__Exercise description__:
A line counts if it contains the string "from"; say how many such lines there are, giving only the number.

__Dataset content__:
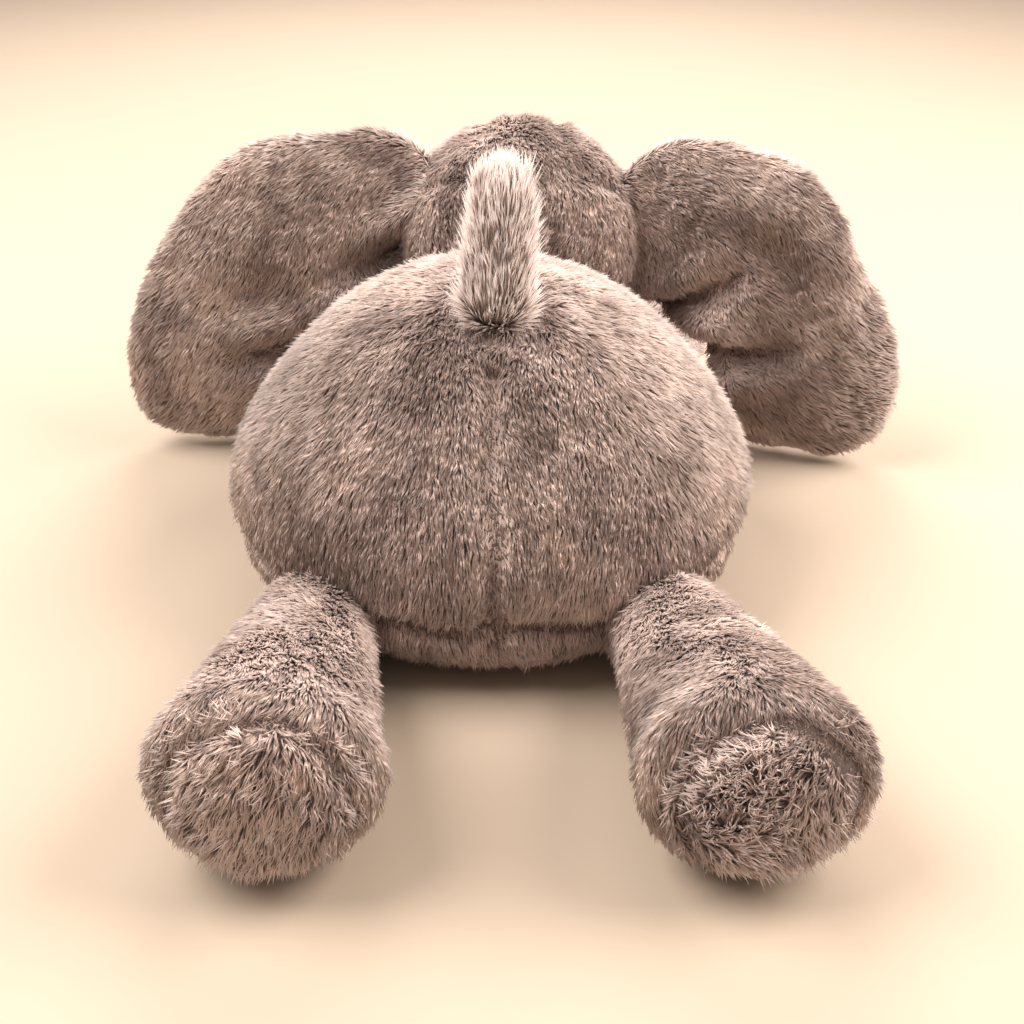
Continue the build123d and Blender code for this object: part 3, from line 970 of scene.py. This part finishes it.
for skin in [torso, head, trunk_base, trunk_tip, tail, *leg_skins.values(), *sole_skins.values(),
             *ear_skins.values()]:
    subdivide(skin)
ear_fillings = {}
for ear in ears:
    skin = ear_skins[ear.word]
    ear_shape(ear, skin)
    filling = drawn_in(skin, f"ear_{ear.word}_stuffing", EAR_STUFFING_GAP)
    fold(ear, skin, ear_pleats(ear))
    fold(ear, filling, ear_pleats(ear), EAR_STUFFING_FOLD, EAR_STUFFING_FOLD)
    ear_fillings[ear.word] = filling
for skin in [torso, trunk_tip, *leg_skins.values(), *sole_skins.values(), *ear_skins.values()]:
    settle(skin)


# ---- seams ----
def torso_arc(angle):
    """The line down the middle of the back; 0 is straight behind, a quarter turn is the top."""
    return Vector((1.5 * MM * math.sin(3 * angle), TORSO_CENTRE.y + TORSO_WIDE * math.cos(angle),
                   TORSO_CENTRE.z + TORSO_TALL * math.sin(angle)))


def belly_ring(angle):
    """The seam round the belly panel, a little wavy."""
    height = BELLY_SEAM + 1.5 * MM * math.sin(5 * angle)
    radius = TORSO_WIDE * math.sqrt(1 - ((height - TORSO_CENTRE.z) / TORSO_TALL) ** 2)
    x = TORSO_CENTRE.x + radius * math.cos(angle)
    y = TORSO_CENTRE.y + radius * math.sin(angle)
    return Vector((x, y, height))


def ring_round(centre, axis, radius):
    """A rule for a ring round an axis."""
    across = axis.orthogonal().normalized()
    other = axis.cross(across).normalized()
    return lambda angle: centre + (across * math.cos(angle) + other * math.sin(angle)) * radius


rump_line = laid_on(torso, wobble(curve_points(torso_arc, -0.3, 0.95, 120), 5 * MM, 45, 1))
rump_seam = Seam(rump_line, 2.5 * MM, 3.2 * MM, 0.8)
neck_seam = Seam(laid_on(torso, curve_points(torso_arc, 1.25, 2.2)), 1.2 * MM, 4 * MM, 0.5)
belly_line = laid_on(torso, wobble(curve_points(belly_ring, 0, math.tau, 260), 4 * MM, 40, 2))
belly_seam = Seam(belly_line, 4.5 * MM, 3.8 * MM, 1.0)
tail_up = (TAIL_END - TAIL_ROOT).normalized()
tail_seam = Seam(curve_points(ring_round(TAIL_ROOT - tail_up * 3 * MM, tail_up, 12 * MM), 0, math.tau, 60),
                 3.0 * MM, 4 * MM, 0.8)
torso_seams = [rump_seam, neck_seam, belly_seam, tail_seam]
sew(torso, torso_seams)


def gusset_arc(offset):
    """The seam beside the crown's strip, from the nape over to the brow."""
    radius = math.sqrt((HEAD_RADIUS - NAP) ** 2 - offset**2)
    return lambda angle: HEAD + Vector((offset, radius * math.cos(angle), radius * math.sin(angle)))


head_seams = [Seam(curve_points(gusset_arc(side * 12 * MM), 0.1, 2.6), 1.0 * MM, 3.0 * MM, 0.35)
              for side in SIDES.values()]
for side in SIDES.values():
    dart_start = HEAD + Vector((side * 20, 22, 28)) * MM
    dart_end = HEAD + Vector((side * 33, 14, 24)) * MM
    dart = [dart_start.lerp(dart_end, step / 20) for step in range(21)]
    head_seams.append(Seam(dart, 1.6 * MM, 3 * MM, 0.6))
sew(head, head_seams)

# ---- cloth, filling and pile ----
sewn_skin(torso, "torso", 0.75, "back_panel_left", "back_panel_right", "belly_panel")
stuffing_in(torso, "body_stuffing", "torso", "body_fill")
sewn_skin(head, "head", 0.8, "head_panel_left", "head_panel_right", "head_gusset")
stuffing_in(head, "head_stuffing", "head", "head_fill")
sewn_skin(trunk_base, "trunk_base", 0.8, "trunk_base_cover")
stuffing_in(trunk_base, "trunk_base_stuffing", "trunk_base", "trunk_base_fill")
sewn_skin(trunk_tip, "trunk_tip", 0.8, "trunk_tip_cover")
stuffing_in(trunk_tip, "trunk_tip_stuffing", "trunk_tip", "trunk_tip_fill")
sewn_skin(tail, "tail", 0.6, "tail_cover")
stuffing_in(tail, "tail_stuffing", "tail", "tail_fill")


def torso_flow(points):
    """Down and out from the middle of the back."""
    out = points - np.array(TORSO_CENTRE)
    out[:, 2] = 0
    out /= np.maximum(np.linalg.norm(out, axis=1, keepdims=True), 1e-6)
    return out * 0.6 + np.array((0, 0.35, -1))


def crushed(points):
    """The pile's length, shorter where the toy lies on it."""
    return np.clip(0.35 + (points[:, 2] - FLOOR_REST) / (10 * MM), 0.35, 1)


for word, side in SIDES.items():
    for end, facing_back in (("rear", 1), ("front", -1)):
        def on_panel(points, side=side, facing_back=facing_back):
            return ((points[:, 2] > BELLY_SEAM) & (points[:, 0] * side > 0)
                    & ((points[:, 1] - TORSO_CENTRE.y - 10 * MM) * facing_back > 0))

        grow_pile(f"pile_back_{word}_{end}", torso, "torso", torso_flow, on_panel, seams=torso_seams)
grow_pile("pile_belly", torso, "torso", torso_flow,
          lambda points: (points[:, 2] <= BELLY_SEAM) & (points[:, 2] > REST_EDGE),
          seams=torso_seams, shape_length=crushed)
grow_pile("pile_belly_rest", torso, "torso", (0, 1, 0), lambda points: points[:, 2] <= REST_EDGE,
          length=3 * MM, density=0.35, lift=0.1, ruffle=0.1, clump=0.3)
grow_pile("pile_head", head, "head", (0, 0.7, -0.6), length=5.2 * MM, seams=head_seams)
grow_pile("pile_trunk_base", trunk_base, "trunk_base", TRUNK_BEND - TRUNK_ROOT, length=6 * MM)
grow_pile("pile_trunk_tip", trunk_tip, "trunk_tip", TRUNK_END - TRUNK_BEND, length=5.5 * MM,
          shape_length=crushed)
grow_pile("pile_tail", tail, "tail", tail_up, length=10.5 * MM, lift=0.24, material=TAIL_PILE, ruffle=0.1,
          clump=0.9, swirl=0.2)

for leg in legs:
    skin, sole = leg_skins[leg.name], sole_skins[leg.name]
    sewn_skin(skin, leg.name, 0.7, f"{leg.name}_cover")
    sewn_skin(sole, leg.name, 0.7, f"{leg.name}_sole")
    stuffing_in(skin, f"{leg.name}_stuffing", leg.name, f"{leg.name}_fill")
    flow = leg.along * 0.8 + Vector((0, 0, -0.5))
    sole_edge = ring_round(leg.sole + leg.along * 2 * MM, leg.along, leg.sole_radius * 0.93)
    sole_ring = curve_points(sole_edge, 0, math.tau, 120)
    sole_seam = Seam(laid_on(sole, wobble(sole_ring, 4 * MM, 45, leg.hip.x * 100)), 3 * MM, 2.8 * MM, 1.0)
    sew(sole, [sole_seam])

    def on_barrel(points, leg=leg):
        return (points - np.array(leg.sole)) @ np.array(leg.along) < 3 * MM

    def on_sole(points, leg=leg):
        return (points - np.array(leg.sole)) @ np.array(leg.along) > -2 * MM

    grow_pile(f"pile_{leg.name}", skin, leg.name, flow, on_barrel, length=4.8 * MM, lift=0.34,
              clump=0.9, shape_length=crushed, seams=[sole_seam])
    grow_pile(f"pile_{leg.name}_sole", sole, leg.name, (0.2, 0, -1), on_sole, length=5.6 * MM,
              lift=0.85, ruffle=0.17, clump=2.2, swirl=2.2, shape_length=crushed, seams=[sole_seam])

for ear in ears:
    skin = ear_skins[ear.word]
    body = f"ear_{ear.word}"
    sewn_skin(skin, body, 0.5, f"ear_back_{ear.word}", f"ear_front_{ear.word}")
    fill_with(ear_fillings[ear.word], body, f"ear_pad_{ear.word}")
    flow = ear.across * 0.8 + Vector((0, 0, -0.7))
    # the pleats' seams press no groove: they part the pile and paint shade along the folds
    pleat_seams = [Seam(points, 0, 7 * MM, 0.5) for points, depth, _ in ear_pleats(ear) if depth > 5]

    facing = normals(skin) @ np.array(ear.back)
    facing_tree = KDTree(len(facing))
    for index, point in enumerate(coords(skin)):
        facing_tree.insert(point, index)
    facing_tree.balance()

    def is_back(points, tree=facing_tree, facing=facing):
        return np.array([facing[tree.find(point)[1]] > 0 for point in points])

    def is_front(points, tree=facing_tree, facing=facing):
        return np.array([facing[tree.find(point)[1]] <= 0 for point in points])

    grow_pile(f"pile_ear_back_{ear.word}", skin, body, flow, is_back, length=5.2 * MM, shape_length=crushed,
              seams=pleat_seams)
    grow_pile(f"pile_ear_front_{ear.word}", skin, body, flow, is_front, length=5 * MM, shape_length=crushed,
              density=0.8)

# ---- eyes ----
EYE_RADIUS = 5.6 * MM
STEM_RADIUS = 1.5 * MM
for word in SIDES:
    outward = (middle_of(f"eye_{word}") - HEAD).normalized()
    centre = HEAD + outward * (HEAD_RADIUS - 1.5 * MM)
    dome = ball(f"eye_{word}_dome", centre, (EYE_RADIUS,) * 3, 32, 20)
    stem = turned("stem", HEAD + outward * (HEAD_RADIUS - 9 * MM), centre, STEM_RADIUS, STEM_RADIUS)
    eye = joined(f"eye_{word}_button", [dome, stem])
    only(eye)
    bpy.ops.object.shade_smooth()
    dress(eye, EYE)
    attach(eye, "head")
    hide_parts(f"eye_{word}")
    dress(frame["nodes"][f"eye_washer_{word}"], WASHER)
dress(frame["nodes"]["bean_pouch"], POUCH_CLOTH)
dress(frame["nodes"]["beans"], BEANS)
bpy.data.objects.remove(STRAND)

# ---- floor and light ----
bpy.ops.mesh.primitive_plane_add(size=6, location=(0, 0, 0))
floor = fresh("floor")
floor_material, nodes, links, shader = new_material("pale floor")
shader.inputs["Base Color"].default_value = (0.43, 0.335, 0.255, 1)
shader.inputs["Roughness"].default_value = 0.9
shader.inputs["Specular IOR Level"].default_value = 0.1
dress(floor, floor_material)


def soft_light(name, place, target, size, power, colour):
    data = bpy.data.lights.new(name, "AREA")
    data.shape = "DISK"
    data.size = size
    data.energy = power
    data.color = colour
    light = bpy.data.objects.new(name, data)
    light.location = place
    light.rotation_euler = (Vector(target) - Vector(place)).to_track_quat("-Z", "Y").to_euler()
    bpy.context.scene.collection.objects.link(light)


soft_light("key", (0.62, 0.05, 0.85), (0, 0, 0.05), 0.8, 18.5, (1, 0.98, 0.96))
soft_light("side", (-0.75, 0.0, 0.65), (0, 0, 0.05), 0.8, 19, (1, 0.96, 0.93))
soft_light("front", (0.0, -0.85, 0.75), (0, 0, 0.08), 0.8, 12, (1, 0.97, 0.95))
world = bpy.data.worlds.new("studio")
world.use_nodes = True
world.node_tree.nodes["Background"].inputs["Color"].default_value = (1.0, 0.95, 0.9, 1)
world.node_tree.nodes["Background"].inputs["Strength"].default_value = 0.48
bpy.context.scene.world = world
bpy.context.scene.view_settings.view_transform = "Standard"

__Task response__:
3